The sign of the second term is wrong. I think you have to vary the metric in the \dot{x}^\mu p_\mu term, which should contribute a similar term with a +2 factor. It's weird that you'd have to do this, but as I said before, it's also strange to vary both \dot{x}^\mu and p_\mu in an action.

I don't see why there's a sign wrong?

D_\mu \xi^\nu = \partial_\mu \xi^\nu + \Gamma^\nu{}_{\mu \rho} \xi^\rho
\Rightarrow \partial_\mu \xi^\nu=D_\mu \xi^\nu -\Gamma^\nu{}_{\mu \rho} \xi^\rho
\Rightarrow \partial_\mu \xi^\nu=g^{\nu \lambda} D_\mu \xi_\lambda -\Gamma^\nu{}_{\mu \rho} \xi^\rho

so i should be ok with a minus right?

 

[fzero]

The sign doesn't come from that part of the calculation.
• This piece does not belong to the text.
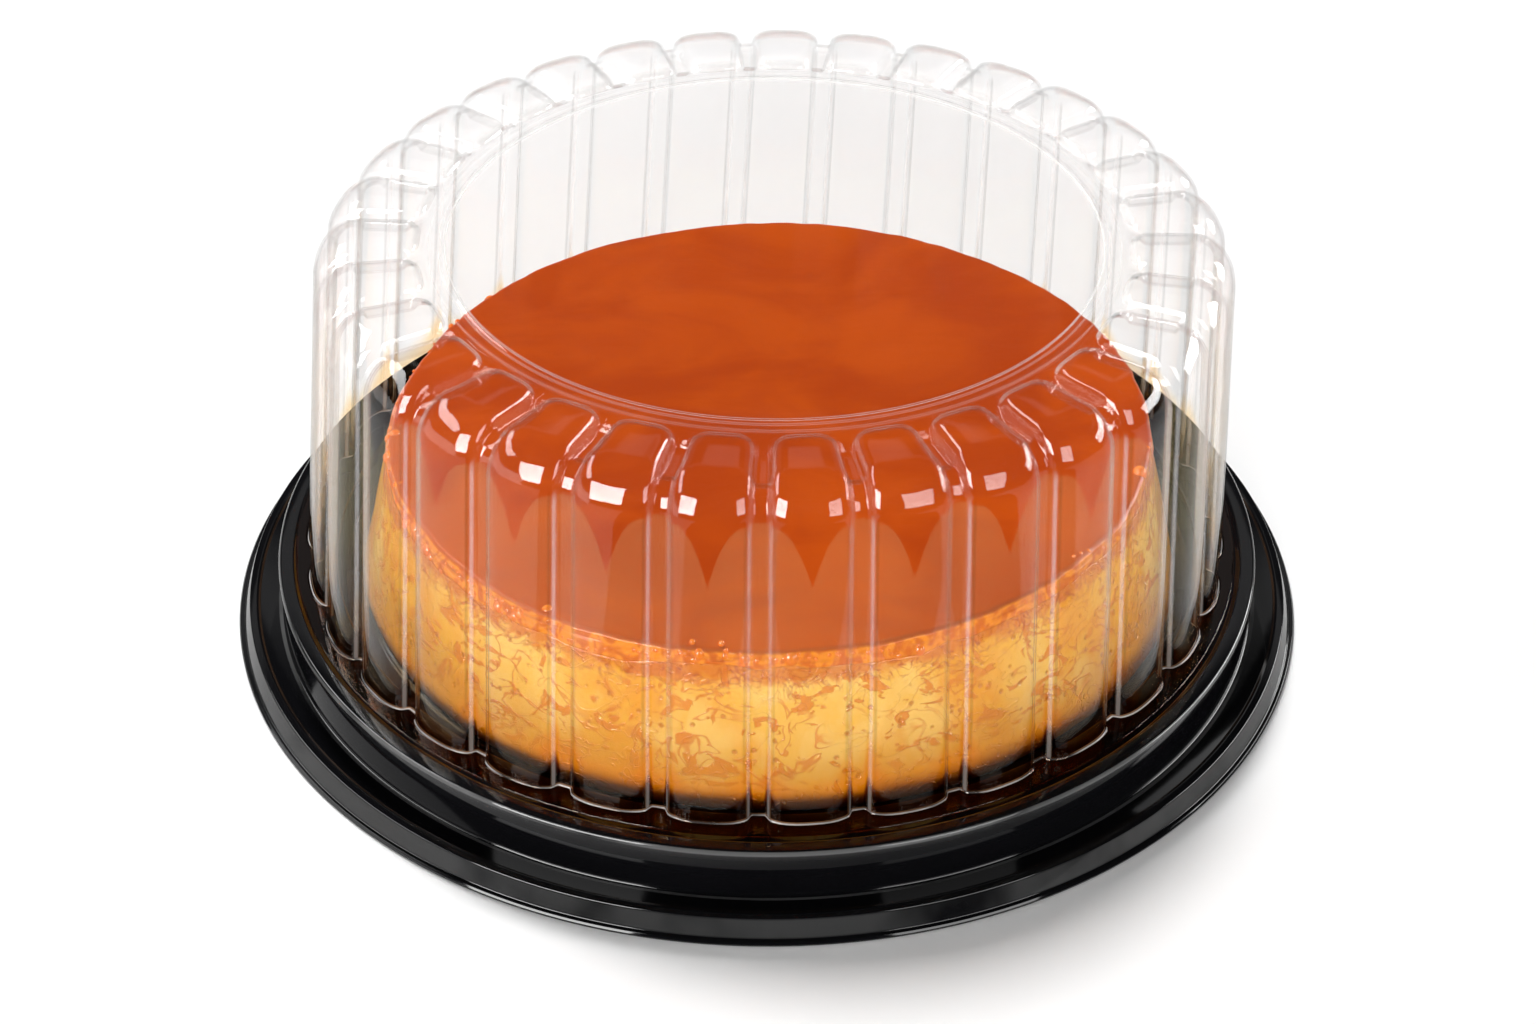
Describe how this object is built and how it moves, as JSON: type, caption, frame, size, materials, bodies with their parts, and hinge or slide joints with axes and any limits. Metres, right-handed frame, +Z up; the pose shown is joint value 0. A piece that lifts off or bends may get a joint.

As I said back in post 8, the variation rule for p_\mu is strange when compared to \delta\dot{x}^\mu. So I did the calculation from the equivalent action

I = \int d\lambda\left( \frac{1}{4e} (\dot{x})^2 - e m^2 \right)

and found that

\delta I = \int d\lambda \frac{1}{4e} \left[ 2 \dot{\epsilon} \dot{x}^\mu \xi_\mu + \epsilon \dot{x}^\mu \dot{x}^\nu \left( g_{\mu\nu,\sigma} \xi^\sigma + 2 g_{\mu\sigma} {\xi^\sigma}_{,\nu} \right) \right].

This disagrees with your result (which I confirmed modulo the other variation of the metric that I mentioned). It does however give the expected answer.